More than nine months after the paramilitary response to anti-police protests sent shockwaves around the world from the streets of Ferguson, Missouri, Barack Obama is taking matters into his own hands.
The president will ban the US government from providing certain types of military-style equipment to local police departments and sharply control other weapons and gear provided to law enforcement, White House officials announced on Monday.
The announcement coincides with the release of a long-awaited report from a task force on policing assembled by Obama in response to the turmoil in Ferguson following the death of teenager Michael Brown in August.
Obama’s policing taskforce releases recommendations – read the full report
The 116-page report recommends an even broader taskforce on criminal justice reform, alongside several proposals for local agencies around the US focused on how police can build trust in communities, especially those disproportionately affected by crime.
“Law enforcement culture should embrace a guardian – rather than a warrior – mindset to build trust and legitimacy both within agencies and with the public,” the report said.
The 21st Century Policing Task Force, made up of 12 members from academia and law enforcement, was asked to propose solutions to overcome racial bias in police operations and recommend ways to improve relations between agencies and the communities they serve.
The taskforce has now called for Obama to support the creation of a National Crime and Justice Task Force, which would be charged with examining all aspects of the criminal justice system and suggesting reforms.
It also recommends Obama support community-based initiatives as a way to address issues closely linked to crime, including poverty, education, and health and safety.
The crisis in Ferguson was just one in a series of police killings of unarmed black men – including Eric Garner and Akai Gurley in New York City, Tamir Rice in Cleveland and other civilians – that gave rise to a national protest movement. Earlier this month, Baltimore erupted in protest after the death of 25-year-old Freddie Gray, apparently from injuries suffered while in police custody.

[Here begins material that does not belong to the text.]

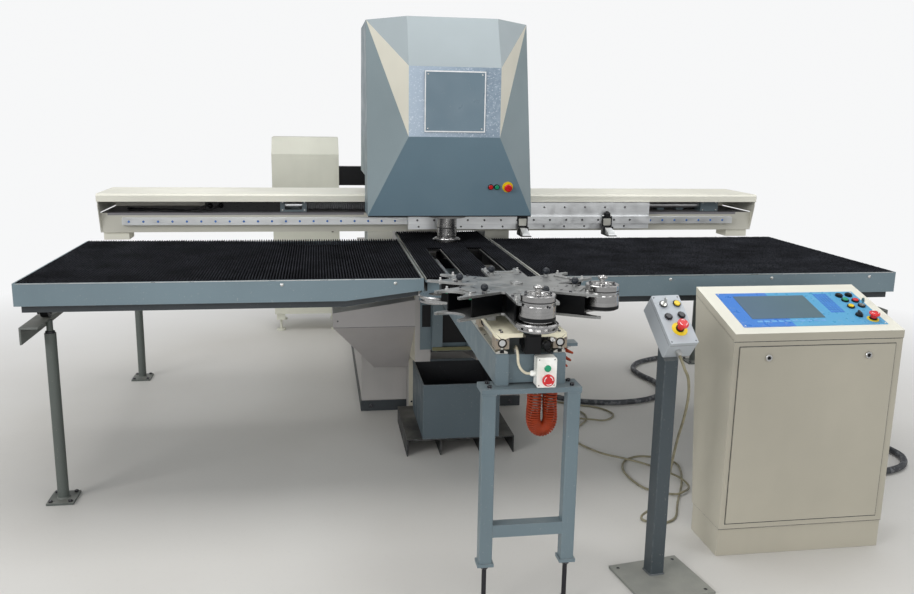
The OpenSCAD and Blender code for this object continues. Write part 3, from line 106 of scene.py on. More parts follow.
def shade(colour, share):
    return tuple(min(1.0, part * share) for part in colour[:3]) + (1.0,)


def smooth(points, steps):
    """Points of a spline through the given points."""
    points = [Vector(p) for p in points]
    out = []
    for i in range(len(points) - 1):
        a, b, c, d = (points[min(max(j, 0), len(points) - 1)] for j in (i - 1, i, i + 1, i + 2))
        for k in range(steps):
            t = k / steps
            out.append(0.5 * (2 * b + (c - a) * t + (2 * a - 5 * b + 4 * c - d) * t * t
                              + (3 * b - a - 3 * c + d) * t ** 3))
    return out + [points[-1]]


def enlist(piece, body):
    """Adds an object to the scene as a piece that rides on a body."""
    scene.collection.objects.link(piece)
    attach(piece, body)
    return piece


def curve_piece(name, points, diameter, body, slot, finish=""):
    data = bpy.data.curves.new(name, "CURVE")
    data.dimensions = "3D"
    data.bevel_depth = diameter / 2
    data.bevel_resolution = 3
    data.use_fill_caps = True
    spline = data.splines.new("POLY")
    spline.points.add(len(points) - 1)
    for target, p in zip(spline.points, points):
        target.co = (*p, 1)
    data.materials.append(FINISH[finish or slot])
    return enlist(bpy.data.objects.new(name, data), body)


def from_mm(*flat):
    """Points from a flat row of x, y and z in millimetres."""
    return [tuple(part / 1000 for part in flat[i:i + 3]) for i in range(0, len(flat), 3)]


def path_length(points):
    return sum((Vector(b) - Vector(a)).length for a, b in zip(points, points[1:]))


class Nodes:
    """Builds the nodes of one shader tree."""

    def __init__(self, tree):
        self.tree = tree

    def put(self, socket, value):
        """Sets a socket, or links another node's output to it."""
        if isinstance(value, bpy.types.NodeSocket):
            self.tree.links.new(value, socket)
        else:
            socket.default_value = value

    def new(self, kind, inputs=(), **settings):
        """A node with its settings, and with its inputs given in order or by name."""
        node = self.tree.nodes.new("ShaderNode" + kind)
        for key, value in settings.items():
            setattr(node, key, value)
        for key, value in inputs.items() if isinstance(inputs, dict) else enumerate(inputs):
            self.put(node.inputs[key], value)
        return node

    def ramp(self, value, low, high, start=0.0, end=1.0):
        return self.new("MapRange", (value, low, high, start, end)).outputs["Result"]

    def math(self, kind, *values):
        return self.new("Math", values, operation=kind).outputs[0]


class Shader(Nodes):
    """A procedural material, built node by node round one Principled shader."""

    def __init__(self, name, rough=0.5, metal=0.0):
        self.material = bpy.data.materials.new(name)
        self.material.use_nodes = True
        super().__init__(self.material.node_tree)
        self.shader = self.tree.nodes["Principled BSDF"]
        self.give("Roughness", rough)
        self.give("Metallic", metal)
        self.place = self.new("TexCoord").outputs["Object"]

    def give(self, name, value):
        """Sets or links an input of the Principled shader."""
        self.put(self.shader.inputs[name], value)

    def noise(self, scale, detail=3.0, stretch=(1, 1, 1)):
        move = self.new("VectorMath", (self.place, stretch), operation="MULTIPLY")
        return self.new("TexNoise", {"Vector": move.outputs[0], "Scale": scale, "Detail": detail}).outputs["Fac"]

    def blots(self, scale, detail, low, high, most=1.0, least=0.0, stretch=(1, 1, 1)):
        """Noise spread from least at the level low to most at the level high."""
        return self.ramp(self.noise(scale, detail, stretch), low, high, least, most)

    def mix(self, share, a, b):
        return self.new("Mix", {0: share, 6: a, 7: b}, data_type="RGBA").outputs[2]

    def part(self, axis, vector=None):
        return self.new("SeparateXYZ", (vector or self.place,)).outputs[axis]

    def up(self):
        """1 where the surface faces up."""
        return self.ramp(self.part(2, self.new("NewGeometry").outputs["Normal"]), 0.35, 0.95)

    def edges(self, radius):
        """1 along the edges of the piece."""
        bevel = self.new("Bevel", {"Radius": radius}, samples=4).outputs[0]
        normal = self.new("NewGeometry").outputs["Normal"]
        dot = self.new("VectorMath", (bevel, normal), operation="DOT_PRODUCT")
        return self.ramp(dot.outputs["Value"], 0.995, 0.9)

    def bump(self, height, distance, strength):
        node = self.new("Bump", {"Height": height, "Distance": distance, "Strength": strength})
        self.give("Normal", node.outputs[0])

    def colour(self, value):
        self.give("Base Color", value)

    def rough(self, scale, detail, low, high):
        self.give("Roughness", self.blots(scale, detail, 0.3, 0.7, high, low))


DUST = rgb(205, 200, 188)
BARE = rgb(150, 152, 152)


def painted(name, colour, rough, dust, edge_mark, specks, grime):
    """Sprayed enamel with faint patches, dirt, dust on top, specks and worn edges."""
    s = Shader(name)
    base = s.mix(s.blots(1.6, 4, 0.3, 0.7), shade(colour, 0.9), shade(colour, 1.08))
    base = s.mix(s.blots(5.0, 5, 0.52, 0.8, grime, stretch=(1, 1, 0.25)), base, shade(colour, 0.55))
    base = s.mix(s.math("MULTIPLY", s.up(), s.blots(7.0, 5, 0.3, 0.75, dust)), base, DUST)
    base = s.mix(s.blots(170, 2, 0.7, 0.76, specks), base, DUST)
    worn = s.math("MULTIPLY", s.edges(0.003), s.blots(40, 3, 0.45, 0.6, edge_mark))
    s.colour(s.mix(worn, base, BARE))
    s.rough(11, 4, rough - 0.07, rough + 0.13)
    s.bump(s.noise(420, 2), 0.00025, 0.5)
    return s.material


def steel(name, colour, rough=0.24, stains=0.12, stretch=(1, 1, 1), scuffs=0.06):
    """Machined steel: fine tool marks, a few dull stains, and edges painted near white, a painted highlight along
    with rubbed metal.
    """
    s = Shader(name, rough, 1.0)
    tone = s.mix(s.blots(26, 3, 0.35, 0.65, stretch=stretch), shade(colour, 0.92), shade(colour, 1.06))
    tone = s.mix(s.blots(13, 4, 0.56, 0.78, stains), tone, rgb(104, 98, 88))
    # Edges painted near white: a painted highlight, partly rubbed bright metal.
    s.colour(s.mix(s.ramp(s.edges(0.0012), 0, 1, 0.0, 0.7), tone, rgb(238, 239, 240)))
    s.rough(18, 4, rough - scuffs, rough + 1.5 * scuffs)
    s.bump(s.noise(140, 2, stretch), 0.00002, 0.25)
    return s.material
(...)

Obama has been slow to formally confront the long-simmering distrust between minority communities and police. Publicly he has straddled the line between official support for law enforcement and due process. Privately, with the debate compounded by emotional and historical weight, activists and civil liberties groups have pushed him to enact immediate reform.
“In addressing the issues in Baltimore or Ferguson or New York, the point I made was that if we’re just looking at policing, we’re looking at it too narrowly,” Obama said during a recent speech in New York City marking the expansion of his My Brother’s Keeper program. “If we ask the police to simply contain and control problems that we ourselves have been unwilling to invest and solve, that’s not fair to the communities, it’s not fair to the police.”
The lack of accurate data on killings of civilians by police is among the many points of public frustration laid bare by demonstrations. “It’s ridiculous that I can’t tell you how many people were shot by the police in this country last week, last year, the last decade – it’s ridiculous,” FBI director James Comey said recently.
The White House said 21 police agencies nationwide, including those of Camden, New Jersey, and nearby Philadelphia, have agreed to start putting out never-before-released data on citizen interactions like use of force, stops, citations and officer-involved shootings. Congressional reform on de-escalating militarized gear in local law enforcement has stalled.
Obama is due to speak on Monday about the report and his proposal from Camden, one of the most violent and poorest cities in the US. There he is expected to highlight some of the initiatives the Camden County police department has undertaken to improve relations between police and communities, working especially hard to built trust between officers and minority residents.
“I’ll highlight steps all cities can take to maintain trust between the brave law enforcement officers who put their lives on the line, and the communities they’re sworn to serve and protect,” Obama said in his weekly address on Saturday.
In addition, a longer list of equipment the federal government provides will come under tighter control, including wheeled armored vehicles like Humvees, manned aircraft, drones, specialized firearms, explosives, battering rams and riot batons, helmets and shields. From October police will have to get approval from their city council, mayor or some other local governing body to obtain it, provide a persuasive explanation of why it is needed and have more training and data collection on the use of the equipment.
The images that emerged from the streets of Ferguson last August were striking. Police in Kevlar vests and camouflage, armed with pistols, shotguns, automatic rifles and teargas, squared off with unarmed protesters in jeans and T-shirts.
The issue of police militarization rose to prominence last year after Brown’s death. Critics questioned why police in full body armor with armored trucks responded to dispel demonstrators, and Obama seemed to sympathize when ordering a review of the programs that provide the equipment.
“There is a big difference between our military and our local law enforcement and we don’t want those lines blurred,” Obama last in August.
The administration also is launching an online toolkit to encourage the use of body cameras to record police interactions. And the Justice Department is giving $163m in grants to incentivize police departments to adopt the report’s recommendations.
Ron Davis, director of the office of community oriented policing services at the Department of Justice, told reporters he hoped the report could be a “key transformational document” in rebuilding trust that has been destroyed in recent years between police and minority communities.
“We are without a doubt sitting at a defining moment for American policing,” said Davis, a 30-year police veteran and former chief of the East Palo Alto (California) police department. “We have a unique opportunity to redefine policing in our democracy, to ensure that public safety becomes more than the absence of crime, that it must also include the presence of justice.”